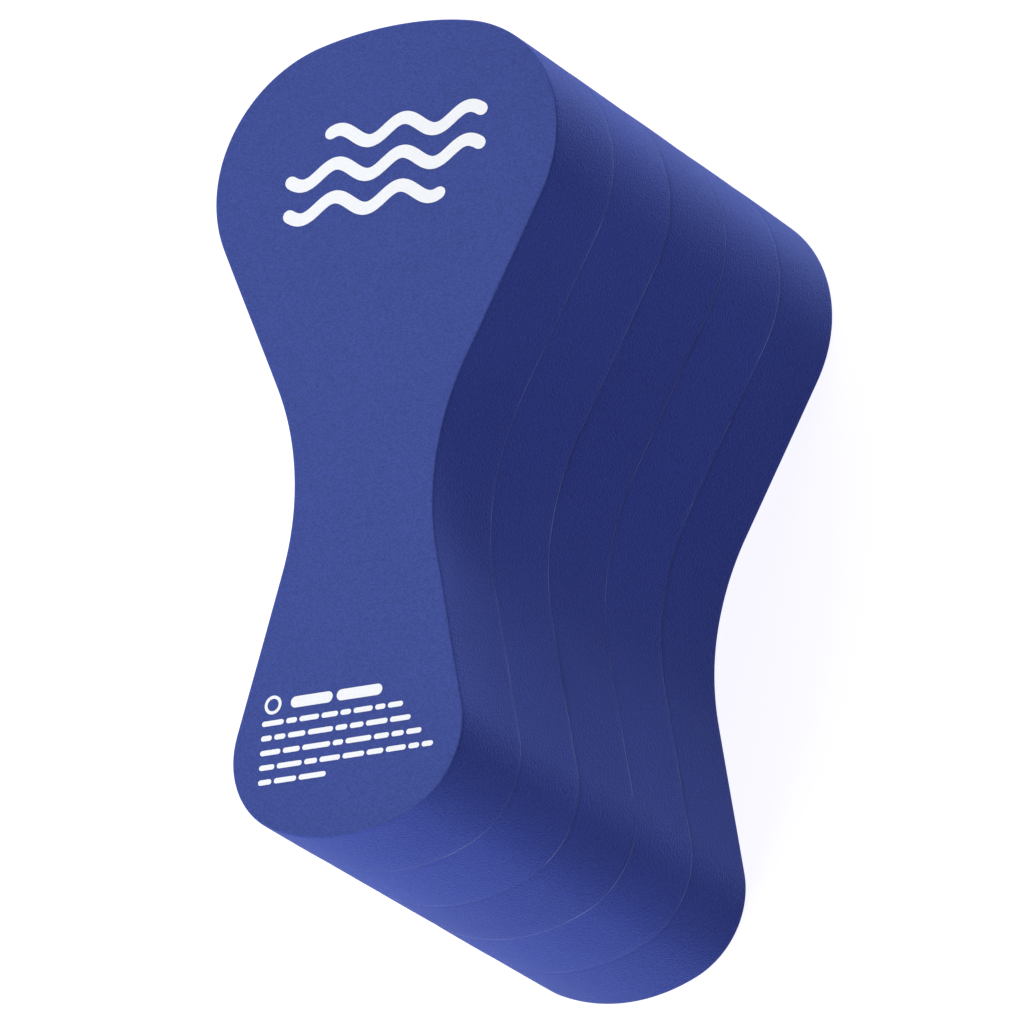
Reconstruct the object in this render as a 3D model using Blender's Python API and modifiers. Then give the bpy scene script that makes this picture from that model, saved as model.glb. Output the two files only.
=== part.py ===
"""Pull buoy: a leg float cut from a stack of bonded sheets of closed-cell foam.

The block lies on its plain end face with the printed end face up. X runs across the block, Y towards
its large lobe and Z through the stack. The origin is the middle of the face it rests on. Metres.
"""

import math

import bmesh
import bpy

# Driving dimensions of the block's outline, which is the same in every sheet.
BLOCK_HEIGHT = 0.236
LARGE_LOBE_WIDTH = 0.110
SMALL_LOBE_WIDTH = 0.073
WAIST_WIDTH = 0.045
WAIST_FROM_CROWN = 0.138
CROWN_RADIUS = 0.1085
SHOULDER_RADIUS = 0.040
WAIST_RADIUS = 0.0825
FOOT_RADIUS = 0.053
FOOT_CORNER_RADIUS = 0.025

# The stack.
STACK_DEPTH = 0.150
SHEET_NAMES = (
    "rear_foam_sheet",
    "rear_inner_foam_sheet",
    "centre_foam_sheet",
    "front_inner_foam_sheet",
    "front_foam_sheet",
)
GLUE_NAMES = ("rear_glue_film", "rear_inner_glue_film", "front_inner_glue_film", "front_glue_film")
GLUE_THICKNESS = 0.0004
GLUE_SETBACK = 0.0004
CLEARANCE = 0.0003
GLUE_LAYER = GLUE_THICKNESS + 2 * CLEARANCE
SHEET_THICKNESS = (STACK_DEPTH - len(GLUE_NAMES) * GLUE_LAYER) / len(SHEET_NAMES)
RIM_ROUNDING = 0.0012
RIM_SEGMENTS = 3

# The printed films on the front face. Each lies flush in a shallow pressed pocket.
FILM_THICKNESS = 0.0002
POCKET_DEPTH = FILM_THICKNESS + CLEARANCE
CUTTER_HEIGHT = 0.004

WAVE_STROKE = 0.0038
WAVE_AMPLITUDE = 0.0025
WAVE_LENGTH = 0.021
WAVE_POINTS = 72
# name: (middle X, middle Y, length)
WAVES = {
    "upper_wave_print": (0.006, 0.0868, 0.048),
    "middle_wave_print": (0.000, 0.0768, 0.060),
    "lower_wave_print": (-0.006, 0.0668, 0.048),
}

NOTICE_LEFT = -0.0276
RING_CENTRE = (-0.0245, -0.0772)
RING_RADIUS = 0.0027
RING_STROKE = 0.0009
HEADING_LEFT = -0.0188
# name: (left X, middle Y, length, height)
BARS = {
    "notice_heading_print": (HEADING_LEFT, -0.0773, 0.0290, 0.0034),
    "notice_line_1_print": (NOTICE_LEFT, -0.0824, 0.0447, 0.0020),
    "notice_line_2_print": (NOTICE_LEFT, -0.0866, 0.0474, 0.0020),
    "notice_line_3_print": (NOTICE_LEFT, -0.0908, 0.0511, 0.0020),
    "notice_line_4_print": (NOTICE_LEFT, -0.0950, 0.0550, 0.0020),
    "notice_line_5_print": (NOTICE_LEFT, -0.0992, 0.0215, 0.0020),
}

# Arcs are drawn as chords that leave the true curve by no more than this.
CHORD_ERROR = 0.00004
WELD_DISTANCE = 0.00001

FOAM_BLUE = (0.050, 0.080, 0.315, 1.0)
GLUE_BLUE = (0.075, 0.115, 0.380, 1.0)
INK_WHITE = (0.83, 0.84, 0.88, 1.0)
FOAM_ROUGHNESS = 0.82
GLUE_ROUGHNESS = 0.55
INK_ROUGHNESS = 0.45


def arc(centre, radius, start, end):
    """Points along an arc from one angle to another, both ends included."""
    step = 2 * math.acos(1 - CHORD_ERROR / radius)
    count = max(1, math.ceil(abs(end - start) / step))
    angles = [start + (end - start) * i / count for i in range(count + 1)]
    return [(centre[0] + radius * math.cos(a), centre[1] + radius * math.sin(a)) for a in angles]


def toward(a, b):
    """The direction from one point to another, and the distance."""
    return math.atan2(b[1] - a[1], b[0] - a[0]), math.hypot(b[0] - a[0], b[1] - a[1])


def block_outline(setback=0.0):
    """The hourglass outline, anticlockwise, drawn this far inside the block's own edge.

    Each side is five arcs that meet smoothly: crown, shoulder, waist, foot corner and foot, with a
    straight run before and after the waist.
    """
    crown_y = BLOCK_HEIGHT / 2
    crown = (0.0, crown_y - CROWN_RADIUS)
    shoulder_x = LARGE_LOBE_WIDTH / 2 - SHOULDER_RADIUS
    shoulder = (shoulder_x, crown[1] + math.sqrt((CROWN_RADIUS - SHOULDER_RADIUS) ** 2 - shoulder_x**2))
    foot = (0.0, FOOT_RADIUS - BLOCK_HEIGHT / 2)
    corner_x = SMALL_LOBE_WIDTH / 2 - FOOT_CORNER_RADIUS
    corner = (corner_x, foot[1] - math.sqrt((FOOT_RADIUS - FOOT_CORNER_RADIUS) ** 2 - corner_x**2))
    waist = (WAIST_WIDTH / 2 + WAIST_RADIUS, crown_y - WAIST_FROM_CROWN)

    down, apart = toward(shoulder, waist)
    shoulder_end = down + math.acos((SHOULDER_RADIUS + WAIST_RADIUS) / apart)
    up, apart = toward(corner, waist)
    corner_start = up - math.acos((FOOT_CORNER_RADIUS + WAIST_RADIUS) / apart)
    crown_end = toward(crown, shoulder)[0]
    foot_end = toward(foot, corner)[0]

    side = arc(foot, FOOT_RADIUS - setback, -math.pi / 2, foot_end)
    side += arc(corner, FOOT_CORNER_RADIUS - setback, foot_end, corner_start)[1:]
    side += arc(waist, WAIST_RADIUS + setback, corner_start + math.pi, shoulder_end + math.pi)
    side += arc(shoulder, SHOULDER_RADIUS - setback, shoulder_end, crown_end)
    side += arc(crown, CROWN_RADIUS - setback, crown_end, math.pi / 2)[1:]
    return side + [(-x, y) for x, y in side[-2:0:-1]]


def wave_outline(middle, length, half_stroke):
    """A sine-wave stroke with round ends. Its crests follow X alone, so strokes nest in parallel."""
    points = []
    for i in range(WAVE_POINTS + 1):
        x = middle[0] + length * (i / WAVE_POINTS - 0.5)
        phase = 2 * math.pi * x / WAVE_LENGTH
        slope = math.atan(WAVE_AMPLITUDE * 2 * math.pi / WAVE_LENGTH * math.cos(phase))
        points.append((x, middle[1] + WAVE_AMPLITUDE * math.sin(phase), slope))
    lower = [(x + half_stroke * math.sin(a), y - half_stroke * math.cos(a)) for x, y, a in points]
    upper = [(x - half_stroke * math.sin(a), y + half_stroke * math.cos(a)) for x, y, a in points]
    last_x, last_y, last_slope = points[-1]
    first_x, first_y, first_slope = points[0]
    right = arc((last_x, last_y), half_stroke, last_slope - math.pi / 2, last_slope + math.pi / 2)
    left = arc((first_x, first_y), half_stroke, first_slope + math.pi / 2, first_slope + 1.5 * math.pi)
    return lower + right[1:-1] + upper[::-1] + left[1:-1]


def bar_outline(left, middle_y, length, height, grow=0.0):
    """A bar with round ends, grown on every side."""
    radius = height / 2
    right_end = arc((left + length - radius, middle_y), radius + grow, -math.pi / 2, math.pi / 2)
    left_end = arc((left + radius, middle_y), radius + grow, math.pi / 2, 1.5 * math.pi)
    return right_end + left_end


def circle_outline(centre, radius):
    return arc(centre, radius, 0.0, 2 * math.pi)[:-1]


def plate(name, outlines, low_z, thickness, material, collection):
    """A flat plate from closed outlines, as a filled 2D curve. A second outline is a hole."""
    curve = bpy.data.curves.new(name, "CURVE")
    curve.dimensions = "2D"
    curve.fill_mode = "BOTH"
    curve.extrude = thickness / 2
    for outline in outlines:
        spline = curve.splines.new("POLY")
        spline.points.add(len(outline) - 1)
        spline.use_cyclic_u = True
        for point, (x, y) in zip(spline.points, outline):
            point.co = (x, y, 0.0, 1.0)
    if material:
        curve.materials.append(material)
    plate_object = bpy.data.objects.new(name, curve)
    plate_object.location.z = low_z + thickness / 2
    collection.objects.link(plate_object)
    return plate_object


def as_mesh(curve_object):
    """The same plate as a mesh object, its caps welded to its sides, so that it takes modifiers."""
    bpy.context.view_layer.update()
    evaluated = curve_object.evaluated_get(bpy.context.evaluated_depsgraph_get())
    mesh = bpy.data.meshes.new_from_object(evaluated)
    welded = bmesh.new()
    welded.from_mesh(mesh)
    bmesh.ops.remove_doubles(welded, verts=welded.verts, dist=WELD_DISTANCE)
    bmesh.ops.recalc_face_normals(welded, faces=welded.faces)
    welded.to_mesh(mesh)
    welded.free()

    name = curve_object.name
    collection = curve_object.users_collection[0]
    place = curve_object.matrix_world.copy()
    bpy.data.objects.remove(curve_object)
    mesh_object = bpy.data.objects.new(name, mesh)
    mesh_object.matrix_world = place
    collection.objects.link(mesh_object)
    return mesh_object


def round_rim(sheet, outer_sign):
    """Round the rim on a sheet's outer face: +1 is its top, -1 its underside."""
    mesh = sheet.data
    weights = mesh.attributes.new("bevel_weight_edge", "FLOAT", "EDGE")
    around = edges_between_cap_and_side(mesh)
    for edge in mesh.edges:
        ends = [mesh.vertices[i].co.z * outer_sign for i in edge.vertices]
        weights.data[edge.index].value = float(min(ends) > 0 and edge.index in around)
    rim = sheet.modifiers.new("rounded_rim", "BEVEL")
    rim.limit_method = "WEIGHT"
    rim.width = RIM_ROUNDING
    rim.segments = RIM_SEGMENTS


def edges_between_cap_and_side(mesh):
    """The edges where a flat cap meets the upright wall."""
    touching = {}
    for face in mesh.polygons:
        for key in face.edge_keys:
            touching.setdefault(key, []).append(abs(face.normal.z) > 0.5)
    return {edge.index for edge in mesh.edges if len(set(touching[edge.key])) == 2}


def material(name, colour, roughness):
    made = bpy.data.materials.new(name)
    made.use_nodes = True
    shader = made.node_tree.nodes["Principled BSDF"]
    shader.inputs["Base Color"].default_value = colour
    shader.inputs["Roughness"].default_value = roughness
    shader.inputs["Metallic"].default_value = 0.0
    return made


def clear_scene():
    for old in list(bpy.data.objects):
        bpy.data.objects.remove(old)


def new_collection(name):
    made = bpy.data.collections.new(name)
    bpy.context.scene.collection.children.link(made)
    return made


def sheet_low_z(index):
    """The height of a foam sheet's underside, counted from the rear sheet."""
    return index * (SHEET_THICKNESS + GLUE_LAYER)


def build_foam_sheets(parts):
    """Five equal sheets with the same outline. The two outer ones have a rounded outer rim."""
    sheets = []
    for index, name in enumerate(SHEET_NAMES):
        foam = material(name, FOAM_BLUE, FOAM_ROUGHNESS)
        low_z = sheet_low_z(index)
        sheets.append(as_mesh(plate(name, [block_outline()], low_z, SHEET_THICKNESS, foam, parts)))
    round_rim(sheets[0], -1)
    round_rim(sheets[-1], 1)
    return sheets


def build_glue_films(parts):
    """One thin film of adhesive in each joint, ending just inside the foam."""
    for index, name in enumerate(GLUE_NAMES):
        glue = material(name, GLUE_BLUE, GLUE_ROUGHNESS)
        low_z = sheet_low_z(index) + SHEET_THICKNESS + CLEARANCE
        plate(name, [block_outline(GLUE_SETBACK)], low_z, GLUE_THICKNESS, glue, parts)


def print_outlines():
    """For each printed film, its own outlines and those of the pocket it lies in."""
    films = {}
    for name, (x, y, length) in WAVES.items():
        half = WAVE_STROKE / 2
        films[name] = (
            [wave_outline((x, y), length, half)],
            [wave_outline((x, y), length, half + CLEARANCE)],
        )
    hole = RING_RADIUS - RING_STROKE
    films["notice_ring_print"] = (
        [circle_outline(RING_CENTRE, radius) for radius in (RING_RADIUS, hole)],
        [circle_outline(RING_CENTRE, radius) for radius in (RING_RADIUS + CLEARANCE, hole - CLEARANCE)],
    )
    for name, bar in BARS.items():
        films[name] = ([bar_outline(*bar)], [bar_outline(*bar, grow=CLEARANCE)])
    return films


def build_prints(front_sheet, parts, cutters):
    """The printed films, flush with the front face, and the shallow pockets they lie in."""
    for name, (film, pocket) in print_outlines().items():
        ink = material(name, INK_WHITE, INK_ROUGHNESS)
        plate(name, film, STACK_DEPTH - FILM_THICKNESS, FILM_THICKNESS, ink, parts)
        cutter = as_mesh(
            plate(name + "_pocket", pocket, STACK_DEPTH - POCKET_DEPTH, CUTTER_HEIGHT, None, cutters)
        )
        cutter.hide_render = True
        cutter.display_type = "WIRE"
    cut = front_sheet.modifiers.new("print_pockets", "BOOLEAN")
    cut.operation = "DIFFERENCE"
    cut.solver = "EXACT"
    cut.operand_type = "COLLECTION"
    cut.collection = cutters


def main():
    clear_scene()
    parts = new_collection("pull_buoy")
    cutters = new_collection("pocket_cutters")
    sheets = build_foam_sheets(parts)
    build_glue_films(parts)
    build_prints(sheets[-1], parts, cutters)

    block = bpy.data.objects.new("pull_buoy_block", None)
    parts.objects.link(block)
    for piece in parts.objects:
        if piece is not block:
            piece.parent = block


main()
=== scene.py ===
# %% [markdown]
# # A foam pull buoy
#
# A pull buoy is the float a swimmer squeezes between the thighs. This one is cut from a block of five
# sheets of closed-cell foam, bonded face to face. It has a large lobe, a narrow waist and a small lobe,
# and its front face carries a white hot-stamped print.
#
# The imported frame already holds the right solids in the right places. This lesson gives them their
# looks: it remakes each soft sheet with sanded sides and eased edges, lets the glue lines show, prints
# the face, and lights the result in a small white studio.

import math
import random

import bmesh
import bpy
from mathutils import Matrix, Vector, noise


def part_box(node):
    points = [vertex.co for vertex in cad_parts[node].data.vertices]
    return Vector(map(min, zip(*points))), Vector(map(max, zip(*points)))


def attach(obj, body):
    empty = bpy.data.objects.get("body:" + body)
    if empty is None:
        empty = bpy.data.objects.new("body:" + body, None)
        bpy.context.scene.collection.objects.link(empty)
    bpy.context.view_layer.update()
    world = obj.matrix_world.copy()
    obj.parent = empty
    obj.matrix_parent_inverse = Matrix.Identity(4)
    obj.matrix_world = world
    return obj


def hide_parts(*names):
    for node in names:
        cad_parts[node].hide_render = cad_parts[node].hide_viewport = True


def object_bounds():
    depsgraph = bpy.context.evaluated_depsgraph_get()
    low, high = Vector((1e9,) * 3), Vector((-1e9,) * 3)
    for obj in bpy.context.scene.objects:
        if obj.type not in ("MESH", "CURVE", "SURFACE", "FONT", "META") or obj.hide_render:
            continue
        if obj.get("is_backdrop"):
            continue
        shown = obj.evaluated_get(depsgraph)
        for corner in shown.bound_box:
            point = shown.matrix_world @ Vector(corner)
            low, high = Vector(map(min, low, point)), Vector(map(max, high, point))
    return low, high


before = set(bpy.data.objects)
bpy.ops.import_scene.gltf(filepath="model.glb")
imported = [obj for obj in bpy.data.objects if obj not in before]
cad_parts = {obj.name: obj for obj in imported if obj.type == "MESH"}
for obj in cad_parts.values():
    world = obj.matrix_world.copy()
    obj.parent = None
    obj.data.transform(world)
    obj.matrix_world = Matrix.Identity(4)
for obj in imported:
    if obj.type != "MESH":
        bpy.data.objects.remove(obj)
CAD_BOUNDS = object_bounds()
print("nodes:", len(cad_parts))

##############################

Will you return exactly the lines above from the one with "sheets = build_foam_sheets(parts)" down to the one with "shown = obj.evaluated_get(depsgraph)", counting both as part of the range?

RESULT OF THE EXERCISE —
    sheets = build_foam_sheets(parts)
    build_glue_films(parts)
    build_prints(sheets[-1], parts, cutters)

    block = bpy.data.objects.new("pull_buoy_block", None)
    parts.objects.link(block)
    for piece in parts.objects:
        if piece is not block:
            piece.parent = block


main()
=== scene.py ===
# %% [markdown]
# # A foam pull buoy
#
# A pull buoy is the float a swimmer squeezes between the thighs. This one is cut from a block of five
# sheets of closed-cell foam, bonded face to face. It has a large lobe, a narrow waist and a small lobe,
# and its front face carries a white hot-stamped print.
#
# The imported frame already holds the right solids in the right places. This lesson gives them their
# looks: it remakes each soft sheet with sanded sides and eased edges, lets the glue lines show, prints
# the face, and lights the result in a small white studio.

import math
import random

import bmesh
import bpy
from mathutils import Matrix, Vector, noise


def part_box(node):
    points = [vertex.co for vertex in cad_parts[node].data.vertices]
    return Vector(map(min, zip(*points))), Vector(map(max, zip(*points)))


def attach(obj, body):
    empty = bpy.data.objects.get("body:" + body)
    if empty is None:
        empty = bpy.data.objects.new("body:" + body, None)
        bpy.context.scene.collection.objects.link(empty)
    bpy.context.view_layer.update()
    world = obj.matrix_world.copy()
    obj.parent = empty
    obj.matrix_parent_inverse = Matrix.Identity(4)
    obj.matrix_world = world
    return obj


def hide_parts(*names):
    for node in names:
        cad_parts[node].hide_render = cad_parts[node].hide_viewport = True


def object_bounds():
    depsgraph = bpy.context.evaluated_depsgraph_get()
    low, high = Vector((1e9,) * 3), Vector((-1e9,) * 3)
    for obj in bpy.context.scene.objects:
        if obj.type not in ("MESH", "CURVE", "SURFACE", "FONT", "META") or obj.hide_render:
            continue
        if obj.get("is_backdrop"):
            continue
        shown = obj.evaluated_get(depsgraph)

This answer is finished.